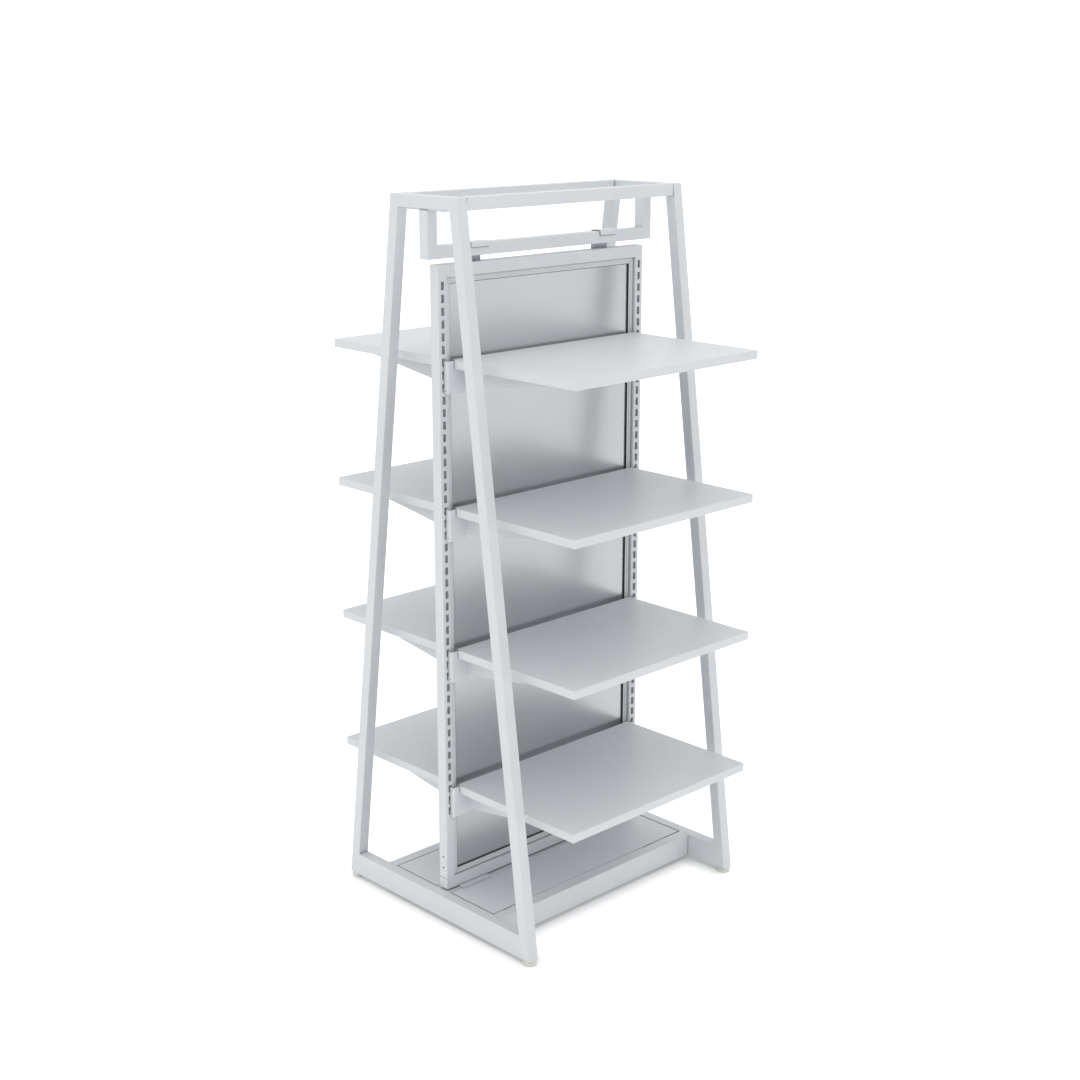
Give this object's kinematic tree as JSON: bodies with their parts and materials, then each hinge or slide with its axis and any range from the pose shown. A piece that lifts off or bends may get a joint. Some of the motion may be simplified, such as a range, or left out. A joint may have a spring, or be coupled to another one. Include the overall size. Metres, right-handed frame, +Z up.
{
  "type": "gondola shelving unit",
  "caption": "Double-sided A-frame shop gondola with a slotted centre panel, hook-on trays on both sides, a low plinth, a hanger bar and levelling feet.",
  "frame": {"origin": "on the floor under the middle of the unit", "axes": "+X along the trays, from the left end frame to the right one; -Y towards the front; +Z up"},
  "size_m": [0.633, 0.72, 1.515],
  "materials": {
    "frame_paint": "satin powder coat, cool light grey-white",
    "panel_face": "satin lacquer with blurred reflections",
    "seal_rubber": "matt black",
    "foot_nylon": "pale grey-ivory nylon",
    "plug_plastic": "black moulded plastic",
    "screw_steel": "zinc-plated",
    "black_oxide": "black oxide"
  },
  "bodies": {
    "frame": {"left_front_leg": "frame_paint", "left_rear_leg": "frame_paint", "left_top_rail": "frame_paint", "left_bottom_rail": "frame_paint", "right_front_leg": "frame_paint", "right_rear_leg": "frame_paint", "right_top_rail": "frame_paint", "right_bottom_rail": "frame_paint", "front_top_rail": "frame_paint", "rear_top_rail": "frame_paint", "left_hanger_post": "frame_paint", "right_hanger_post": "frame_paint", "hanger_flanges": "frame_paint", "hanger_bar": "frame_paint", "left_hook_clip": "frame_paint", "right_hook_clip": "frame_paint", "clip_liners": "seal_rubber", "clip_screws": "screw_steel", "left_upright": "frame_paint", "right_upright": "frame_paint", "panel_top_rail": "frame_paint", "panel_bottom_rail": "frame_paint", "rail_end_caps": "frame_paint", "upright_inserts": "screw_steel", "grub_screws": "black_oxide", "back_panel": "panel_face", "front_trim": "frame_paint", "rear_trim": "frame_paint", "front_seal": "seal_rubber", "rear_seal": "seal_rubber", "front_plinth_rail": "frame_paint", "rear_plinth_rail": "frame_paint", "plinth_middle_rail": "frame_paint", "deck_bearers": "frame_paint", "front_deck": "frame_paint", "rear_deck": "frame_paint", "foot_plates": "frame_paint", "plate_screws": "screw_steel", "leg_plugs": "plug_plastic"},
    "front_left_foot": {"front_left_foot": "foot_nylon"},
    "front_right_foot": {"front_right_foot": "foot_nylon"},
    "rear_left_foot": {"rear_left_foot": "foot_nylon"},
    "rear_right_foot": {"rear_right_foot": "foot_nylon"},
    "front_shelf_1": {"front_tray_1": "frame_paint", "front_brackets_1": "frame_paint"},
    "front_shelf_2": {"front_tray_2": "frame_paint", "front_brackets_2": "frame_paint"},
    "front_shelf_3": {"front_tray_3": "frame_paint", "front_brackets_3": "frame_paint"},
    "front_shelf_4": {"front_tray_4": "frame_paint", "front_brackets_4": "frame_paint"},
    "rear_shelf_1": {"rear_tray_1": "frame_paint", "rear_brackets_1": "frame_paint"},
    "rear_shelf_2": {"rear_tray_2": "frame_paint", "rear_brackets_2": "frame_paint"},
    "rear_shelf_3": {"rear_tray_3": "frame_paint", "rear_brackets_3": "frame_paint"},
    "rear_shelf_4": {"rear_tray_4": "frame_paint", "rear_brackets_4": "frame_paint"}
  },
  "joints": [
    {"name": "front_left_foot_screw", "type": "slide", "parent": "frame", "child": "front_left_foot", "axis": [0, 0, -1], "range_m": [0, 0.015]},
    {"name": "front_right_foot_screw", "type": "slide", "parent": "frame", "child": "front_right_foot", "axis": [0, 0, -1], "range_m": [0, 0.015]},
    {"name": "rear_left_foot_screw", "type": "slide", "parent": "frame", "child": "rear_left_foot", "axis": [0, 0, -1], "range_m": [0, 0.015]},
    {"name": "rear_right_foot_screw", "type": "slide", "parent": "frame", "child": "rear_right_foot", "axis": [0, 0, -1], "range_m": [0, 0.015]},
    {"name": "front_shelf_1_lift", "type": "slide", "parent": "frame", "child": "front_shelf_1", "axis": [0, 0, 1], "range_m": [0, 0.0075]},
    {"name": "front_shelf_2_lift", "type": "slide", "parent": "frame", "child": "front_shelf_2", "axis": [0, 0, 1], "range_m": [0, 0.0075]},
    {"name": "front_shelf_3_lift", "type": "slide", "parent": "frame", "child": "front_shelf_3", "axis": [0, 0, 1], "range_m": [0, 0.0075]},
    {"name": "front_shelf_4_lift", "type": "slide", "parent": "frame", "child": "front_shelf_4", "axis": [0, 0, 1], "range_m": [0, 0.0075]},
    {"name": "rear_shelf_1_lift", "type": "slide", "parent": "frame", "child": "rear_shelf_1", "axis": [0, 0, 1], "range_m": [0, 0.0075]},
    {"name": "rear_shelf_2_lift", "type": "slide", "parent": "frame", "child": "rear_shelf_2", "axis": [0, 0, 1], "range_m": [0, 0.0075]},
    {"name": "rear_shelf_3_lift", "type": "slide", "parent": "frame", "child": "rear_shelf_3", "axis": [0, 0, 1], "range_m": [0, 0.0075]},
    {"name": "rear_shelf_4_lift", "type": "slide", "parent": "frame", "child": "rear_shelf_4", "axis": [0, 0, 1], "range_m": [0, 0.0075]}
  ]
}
★ ★ ★
◆ Requirement: Return the whole listing exactly.

◆ Solution to this problem:
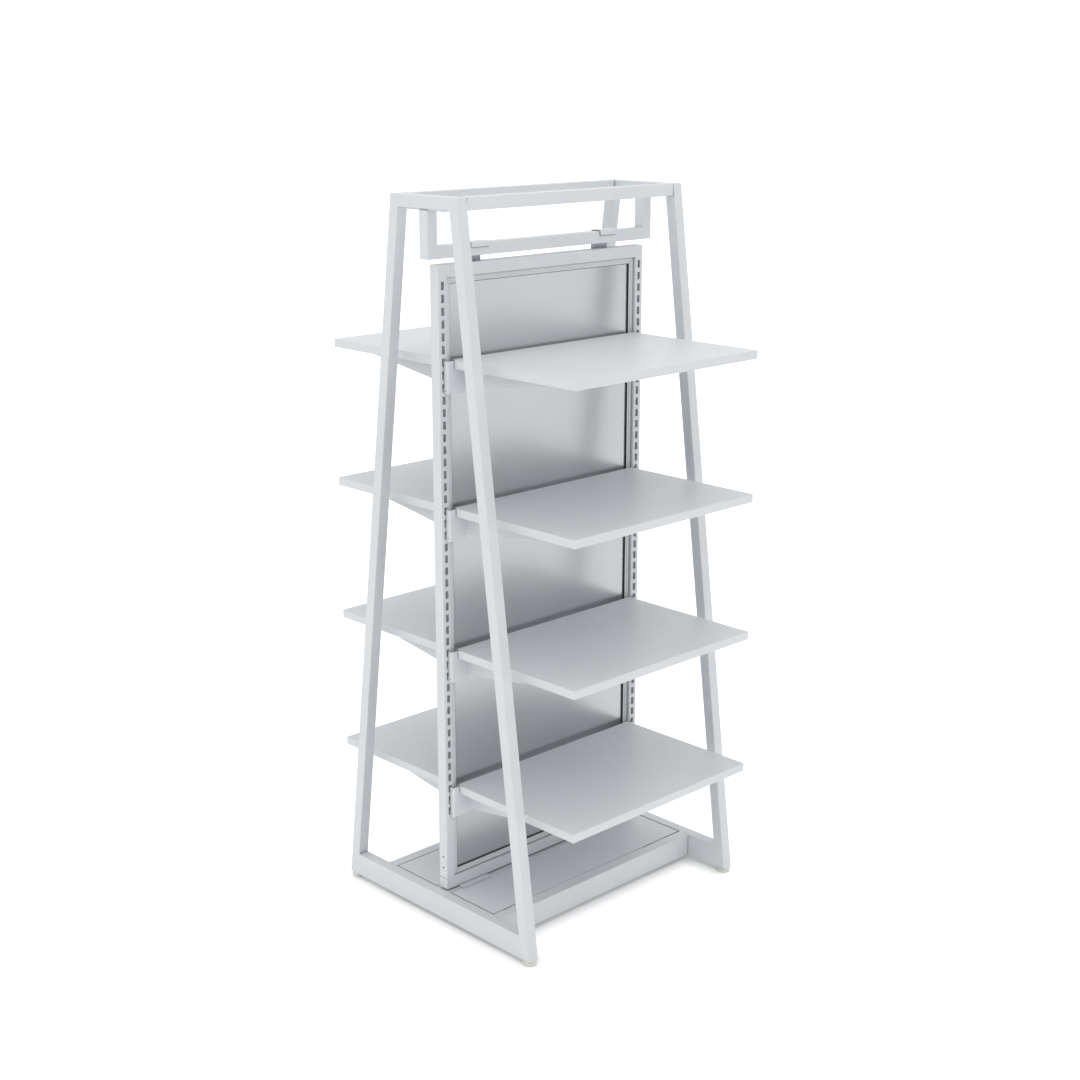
Give this object's kinematic tree as JSON: bodies with their parts and materials, then each hinge or slide with its axis and any range from the pose shown. A piece that lifts off or bends may get a joint. Some of the motion may be simplified, such as a range, or left out. A joint may have a spring, or be coupled to another one. Include the overall size. Metres, right-handed frame, +Z up.
{
  "type": "gondola shelving unit",
  "caption": "Double-sided A-frame shop gondola with a slotted centre panel, hook-on trays on both sides, a low plinth, a hanger bar and levelling feet.",
  "frame": {"origin": "on the floor under the middle of the unit", "axes": "+X along the trays, from the left end frame to the right one; -Y towards the front; +Z up"},
  "size_m": [0.633, 0.72, 1.515],
  "materials": {
    "frame_paint": "satin powder coat, cool light grey-white",
    "panel_face": "satin lacquer with blurred reflections",
    "seal_rubber": "matt black",
    "foot_nylon": "pale grey-ivory nylon",
    "plug_plastic": "black moulded plastic",
    "screw_steel": "zinc-plated",
    "black_oxide": "black oxide"
  },
  "bodies": {
    "frame": {"left_front_leg": "frame_paint", "left_rear_leg": "frame_paint", "left_top_rail": "frame_paint", "left_bottom_rail": "frame_paint", "right_front_leg": "frame_paint", "right_rear_leg": "frame_paint", "right_top_rail": "frame_paint", "right_bottom_rail": "frame_paint", "front_top_rail": "frame_paint", "rear_top_rail": "frame_paint", "left_hanger_post": "frame_paint", "right_hanger_post": "frame_paint", "hanger_flanges": "frame_paint", "hanger_bar": "frame_paint", "left_hook_clip": "frame_paint", "right_hook_clip": "frame_paint", "clip_liners": "seal_rubber", "clip_screws": "screw_steel", "left_upright": "frame_paint", "right_upright": "frame_paint", "panel_top_rail": "frame_paint", "panel_bottom_rail": "frame_paint", "rail_end_caps": "frame_paint", "upright_inserts": "screw_steel", "grub_screws": "black_oxide", "back_panel": "panel_face", "front_trim": "frame_paint", "rear_trim": "frame_paint", "front_seal": "seal_rubber", "rear_seal": "seal_rubber", "front_plinth_rail": "frame_paint", "rear_plinth_rail": "frame_paint", "plinth_middle_rail": "frame_paint", "deck_bearers": "frame_paint", "front_deck": "frame_paint", "rear_deck": "frame_paint", "foot_plates": "frame_paint", "plate_screws": "screw_steel", "leg_plugs": "plug_plastic"},
    "front_left_foot": {"front_left_foot": "foot_nylon"},
    "front_right_foot": {"front_right_foot": "foot_nylon"},
    "rear_left_foot": {"rear_left_foot": "foot_nylon"},
    "rear_right_foot": {"rear_right_foot": "foot_nylon"},
    "front_shelf_1": {"front_tray_1": "frame_paint", "front_brackets_1": "frame_paint"},
    "front_shelf_2": {"front_tray_2": "frame_paint", "front_brackets_2": "frame_paint"},
    "front_shelf_3": {"front_tray_3": "frame_paint", "front_brackets_3": "frame_paint"},
    "front_shelf_4": {"front_tray_4": "frame_paint", "front_brackets_4": "frame_paint"},
    "rear_shelf_1": {"rear_tray_1": "frame_paint", "rear_brackets_1": "frame_paint"},
    "rear_shelf_2": {"rear_tray_2": "frame_paint", "rear_brackets_2": "frame_paint"},
    "rear_shelf_3": {"rear_tray_3": "frame_paint", "rear_brackets_3": "frame_paint"},
    "rear_shelf_4": {"rear_tray_4": "frame_paint", "rear_brackets_4": "frame_paint"}
  },
  "joints": [
    {"name": "front_left_foot_screw", "type": "slide", "parent": "frame", "child": "front_left_foot", "axis": [0, 0, -1], "range_m": [0, 0.015]},
    {"name": "front_right_foot_screw", "type": "slide", "parent": "frame", "child": "front_right_foot", "axis": [0, 0, -1], "range_m": [0, 0.015]},
    {"name": "rear_left_foot_screw", "type": "slide", "parent": "frame", "child": "rear_left_foot", "axis": [0, 0, -1], "range_m": [0, 0.015]},
    {"name": "rear_right_foot_screw", "type": "slide", "parent": "frame", "child": "rear_right_foot", "axis": [0, 0, -1], "range_m": [0, 0.015]},
    {"name": "front_shelf_1_lift", "type": "slide", "parent": "frame", "child": "front_shelf_1", "axis": [0, 0, 1], "range_m": [0, 0.0075]},
    {"name": "front_shelf_2_lift", "type": "slide", "parent": "frame", "child": "front_shelf_2", "axis": [0, 0, 1], "range_m": [0, 0.0075]},
    {"name": "front_shelf_3_lift", "type": "slide", "parent": "frame", "child": "front_shelf_3", "axis": [0, 0, 1], "range_m": [0, 0.0075]},
    {"name": "front_shelf_4_lift", "type": "slide", "parent": "frame", "child": "front_shelf_4", "axis": [0, 0, 1], "range_m": [0, 0.0075]},
    {"name": "rear_shelf_1_lift", "type": "slide", "parent": "frame", "child": "rear_shelf_1", "axis": [0, 0, 1], "range_m": [0, 0.0075]},
    {"name": "rear_shelf_2_lift", "type": "slide", "parent": "frame", "child": "rear_shelf_2", "axis": [0, 0, 1], "range_m": [0, 0.0075]},
    {"name": "rear_shelf_3_lift", "type": "slide", "parent": "frame", "child": "rear_shelf_3", "axis": [0, 0, 1], "range_m": [0, 0.0075]},
    {"name": "rear_shelf_4_lift", "type": "slide", "parent": "frame", "child": "rear_shelf_4", "axis": [0, 0, 1], "range_m": [0, 0.0075]}
  ]
}